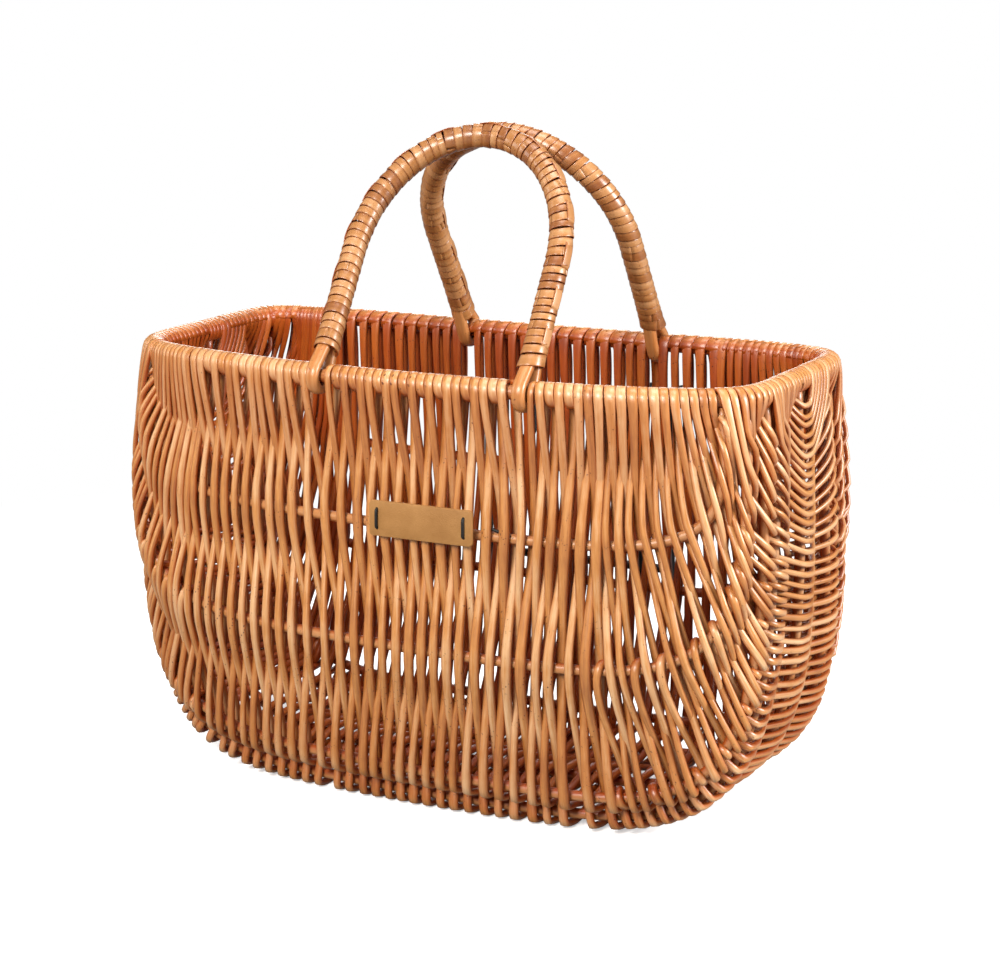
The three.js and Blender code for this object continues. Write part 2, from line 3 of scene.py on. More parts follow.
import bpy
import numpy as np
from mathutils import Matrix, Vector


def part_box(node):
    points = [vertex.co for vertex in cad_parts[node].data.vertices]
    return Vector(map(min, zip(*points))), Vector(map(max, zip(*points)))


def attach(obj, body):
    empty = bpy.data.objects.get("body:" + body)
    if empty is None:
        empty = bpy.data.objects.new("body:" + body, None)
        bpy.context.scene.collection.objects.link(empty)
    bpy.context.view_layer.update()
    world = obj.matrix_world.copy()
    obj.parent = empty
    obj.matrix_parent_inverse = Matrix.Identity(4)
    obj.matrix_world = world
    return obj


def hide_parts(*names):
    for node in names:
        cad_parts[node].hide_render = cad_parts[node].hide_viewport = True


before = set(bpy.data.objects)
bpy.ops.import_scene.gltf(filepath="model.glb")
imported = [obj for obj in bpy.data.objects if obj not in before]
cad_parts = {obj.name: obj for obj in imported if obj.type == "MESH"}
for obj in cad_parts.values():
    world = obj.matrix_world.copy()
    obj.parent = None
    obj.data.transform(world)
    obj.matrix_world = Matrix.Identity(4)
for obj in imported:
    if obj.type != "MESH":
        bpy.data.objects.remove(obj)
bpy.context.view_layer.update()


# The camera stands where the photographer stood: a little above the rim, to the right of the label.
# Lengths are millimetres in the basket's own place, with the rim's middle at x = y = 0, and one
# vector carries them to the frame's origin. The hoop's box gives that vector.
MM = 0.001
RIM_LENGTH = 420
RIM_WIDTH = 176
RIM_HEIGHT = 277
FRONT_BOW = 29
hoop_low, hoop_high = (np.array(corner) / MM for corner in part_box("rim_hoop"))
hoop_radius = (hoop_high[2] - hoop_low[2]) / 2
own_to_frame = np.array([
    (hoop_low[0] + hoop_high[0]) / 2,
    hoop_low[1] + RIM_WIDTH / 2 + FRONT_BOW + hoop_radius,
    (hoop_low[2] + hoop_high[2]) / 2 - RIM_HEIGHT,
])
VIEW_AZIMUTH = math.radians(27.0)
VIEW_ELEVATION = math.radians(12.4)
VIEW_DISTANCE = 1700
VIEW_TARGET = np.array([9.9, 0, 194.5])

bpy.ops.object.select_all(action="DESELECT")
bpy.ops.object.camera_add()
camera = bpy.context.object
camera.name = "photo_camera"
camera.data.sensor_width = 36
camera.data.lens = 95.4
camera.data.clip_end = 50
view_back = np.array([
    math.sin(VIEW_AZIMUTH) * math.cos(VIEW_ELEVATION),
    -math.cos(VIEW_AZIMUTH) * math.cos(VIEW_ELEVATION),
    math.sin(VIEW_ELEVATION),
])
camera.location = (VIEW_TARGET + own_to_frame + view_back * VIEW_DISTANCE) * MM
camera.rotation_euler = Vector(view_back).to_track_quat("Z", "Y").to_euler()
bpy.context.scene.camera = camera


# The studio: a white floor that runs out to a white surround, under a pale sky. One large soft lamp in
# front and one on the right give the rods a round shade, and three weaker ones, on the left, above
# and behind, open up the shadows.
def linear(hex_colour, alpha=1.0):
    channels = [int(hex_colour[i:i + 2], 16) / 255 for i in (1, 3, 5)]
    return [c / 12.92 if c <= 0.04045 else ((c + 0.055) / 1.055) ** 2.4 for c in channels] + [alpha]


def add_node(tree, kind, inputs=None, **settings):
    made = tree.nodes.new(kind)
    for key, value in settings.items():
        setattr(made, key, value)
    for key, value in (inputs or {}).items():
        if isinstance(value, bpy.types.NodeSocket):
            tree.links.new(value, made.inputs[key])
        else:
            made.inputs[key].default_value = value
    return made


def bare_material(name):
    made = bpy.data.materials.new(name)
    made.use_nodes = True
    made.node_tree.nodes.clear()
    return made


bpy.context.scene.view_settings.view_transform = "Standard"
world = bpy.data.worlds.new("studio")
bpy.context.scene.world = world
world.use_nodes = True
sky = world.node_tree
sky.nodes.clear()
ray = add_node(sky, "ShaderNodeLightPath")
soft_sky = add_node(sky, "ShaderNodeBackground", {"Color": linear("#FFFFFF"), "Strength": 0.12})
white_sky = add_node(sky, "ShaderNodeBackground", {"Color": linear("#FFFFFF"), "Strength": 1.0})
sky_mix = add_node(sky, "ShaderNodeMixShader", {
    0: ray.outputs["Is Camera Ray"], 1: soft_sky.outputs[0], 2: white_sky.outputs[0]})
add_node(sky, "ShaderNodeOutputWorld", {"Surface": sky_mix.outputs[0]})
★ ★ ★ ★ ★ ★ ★
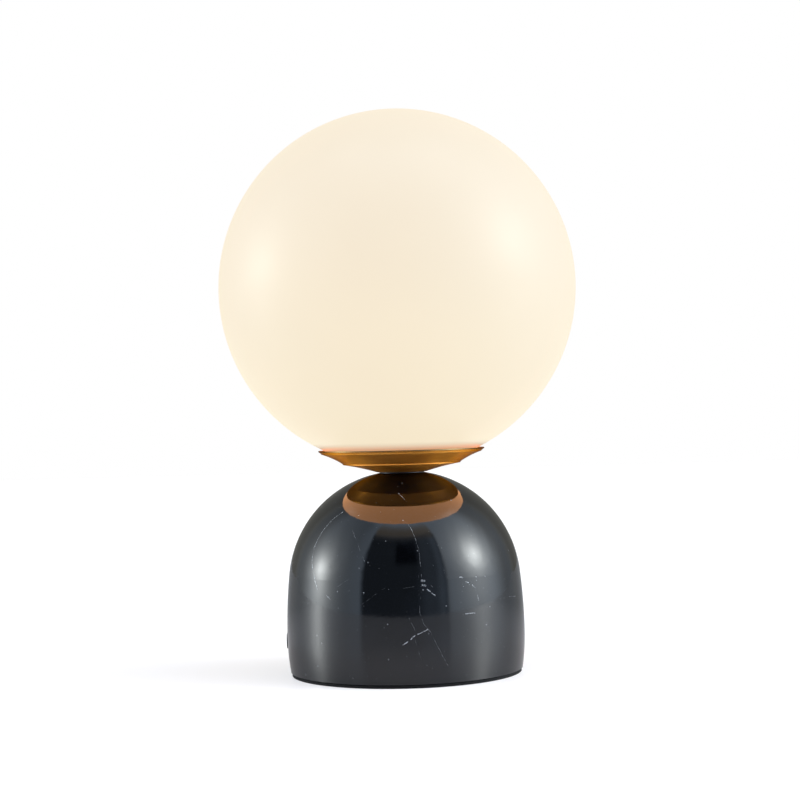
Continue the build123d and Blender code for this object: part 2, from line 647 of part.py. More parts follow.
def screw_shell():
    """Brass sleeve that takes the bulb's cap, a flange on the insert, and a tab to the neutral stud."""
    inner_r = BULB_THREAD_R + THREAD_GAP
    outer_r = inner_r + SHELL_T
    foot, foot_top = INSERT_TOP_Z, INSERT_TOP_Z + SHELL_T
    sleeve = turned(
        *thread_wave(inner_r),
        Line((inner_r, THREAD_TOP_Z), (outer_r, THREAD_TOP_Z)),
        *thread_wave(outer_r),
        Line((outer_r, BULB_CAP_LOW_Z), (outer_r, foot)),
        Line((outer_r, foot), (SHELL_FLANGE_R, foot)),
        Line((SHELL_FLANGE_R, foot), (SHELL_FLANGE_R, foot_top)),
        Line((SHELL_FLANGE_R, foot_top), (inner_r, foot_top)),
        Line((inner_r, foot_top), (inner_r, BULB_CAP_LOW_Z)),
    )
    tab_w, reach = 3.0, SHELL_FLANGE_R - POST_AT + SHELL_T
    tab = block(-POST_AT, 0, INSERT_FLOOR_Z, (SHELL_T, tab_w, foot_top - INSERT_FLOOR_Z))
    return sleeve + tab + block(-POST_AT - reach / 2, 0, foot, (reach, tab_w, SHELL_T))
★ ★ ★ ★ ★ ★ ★
▸ **Objective**
In the listing above, find the line containing "Continue the build123d" and the line containing "return sleeve +". Output them and every line between, exactly, and nothing else.

▸ **Solved problem**
Continue the build123d and Blender code for this object: part 2, from line 647 of part.py. More parts follow.
def screw_shell():
    """Brass sleeve that takes the bulb's cap, a flange on the insert, and a tab to the neutral stud."""
    inner_r = BULB_THREAD_R + THREAD_GAP
    outer_r = inner_r + SHELL_T
    foot, foot_top = INSERT_TOP_Z, INSERT_TOP_Z + SHELL_T
    sleeve = turned(
        *thread_wave(inner_r),
        Line((inner_r, THREAD_TOP_Z), (outer_r, THREAD_TOP_Z)),
        *thread_wave(outer_r),
        Line((outer_r, BULB_CAP_LOW_Z), (outer_r, foot)),
        Line((outer_r, foot), (SHELL_FLANGE_R, foot)),
        Line((SHELL_FLANGE_R, foot), (SHELL_FLANGE_R, foot_top)),
        Line((SHELL_FLANGE_R, foot_top), (inner_r, foot_top)),
        Line((inner_r, foot_top), (inner_r, BULB_CAP_LOW_Z)),
    )
    tab_w, reach = 3.0, SHELL_FLANGE_R - POST_AT + SHELL_T
    tab = block(-POST_AT, 0, INSERT_FLOOR_Z, (SHELL_T, tab_w, foot_top - INSERT_FLOOR_Z))
    return sleeve + tab + block(-POST_AT - reach / 2, 0, foot, (reach, tab_w, SHELL_T))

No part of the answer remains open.